Struct d'tors and destructive assignment of return vals
Andrei Alexandrescu
SeeWebsiteForEmail at erdani.org
Tue May 26 19:06:10 PDT 2009
dsimcha wrote:
> == Quote from Steven Schveighoffer (schveiguy at yahoo.com)'s article
>> On Tue, 26 May 2009 21:20:41 -0400, dsimcha <dsimcha at yahoo.com> wrote:
>>> import std.stdio;
>>>
>>> struct RC {
>>> uint N;
>>>
>>> this(this) {
>>> writeln("Postblit: ", N);
>>> }
>>>
>>> ~this() {
>>> writeln("D'tor: ", N);
>>> }
>>> }
>>>
>>> RC fun() {
>>> writeln("Doing stuff...");
>>> return RC(3);
>>> }
>>>
>>>
>>> void main() {
>>> RC foo = RC(1);
>>> writeln("Calling fun()...");
>>> foo = fun();
>>> writeln("Exiting...");
>>> }
>>>
>>> Output:
>>>
>>> Calling fun()...
>>> Doing stuff...
>>> D'tor: 1
>>> Exiting...
>>> D'tor: 3
>>>
>>> Would it be feasible to require that, when a struct is being
>>> destructively
>>> assigned the return value of a function, the d'tor is called for the old
>>> contents before the function that provides the return value is called
>>> instead
>>> of calling it after?
>> What if fun throws an exception?
>> -Steve
>
> Argh good point, didn't think of that.

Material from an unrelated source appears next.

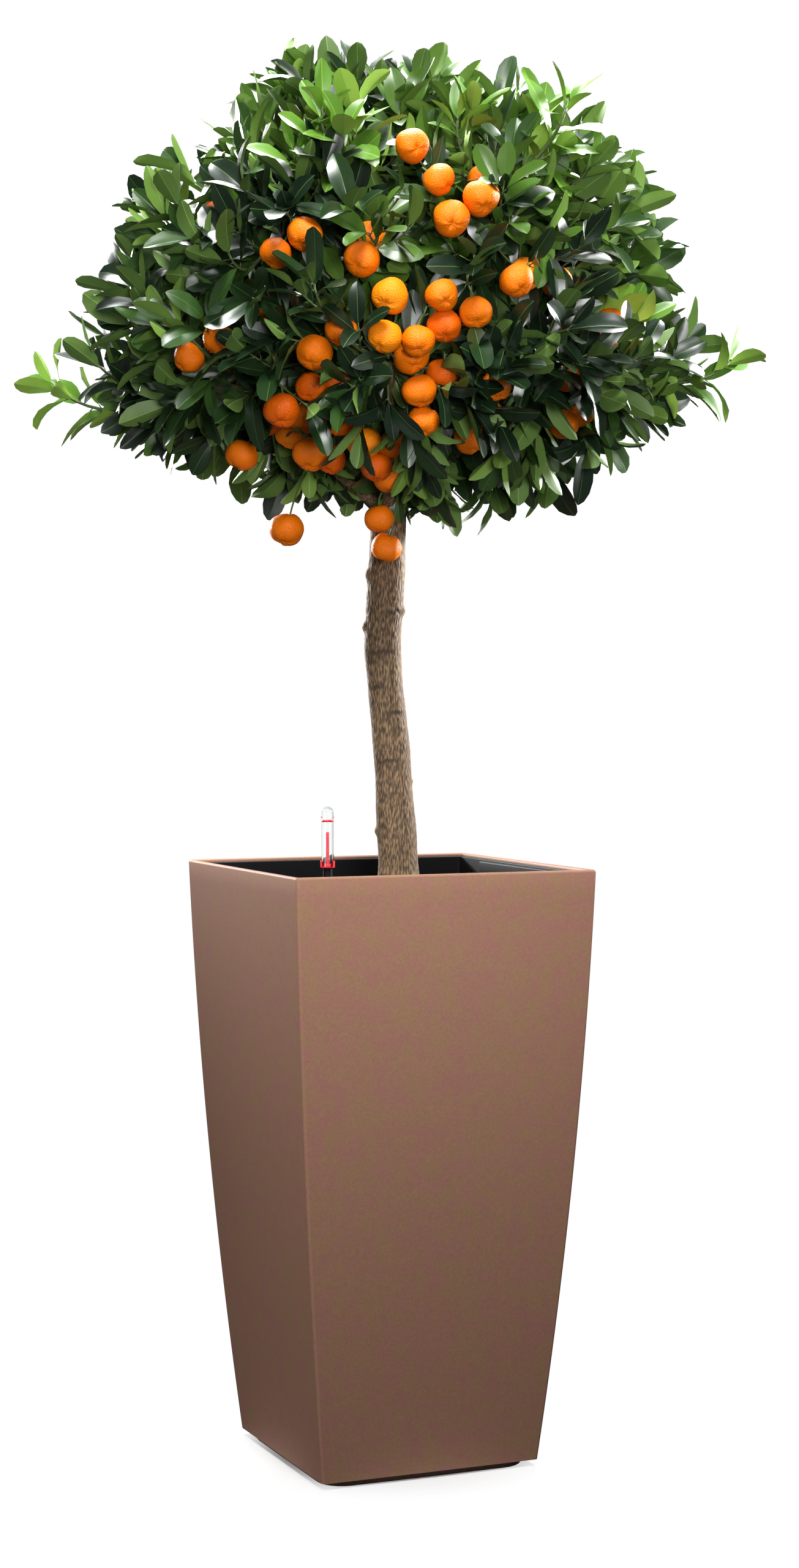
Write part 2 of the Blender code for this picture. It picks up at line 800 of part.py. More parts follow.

Then I guess you're just screwed. In that
> case, do you see any other way to get good COW semantics in this situation?
This has been discussed by Bartosz, Walter, and myself quite a lot a
couple of years ago. The solution we settled on was to always move the
bits directly when a copy is the last access of the source (as is the
case in your return expression). Walter hasn't implemented that yet.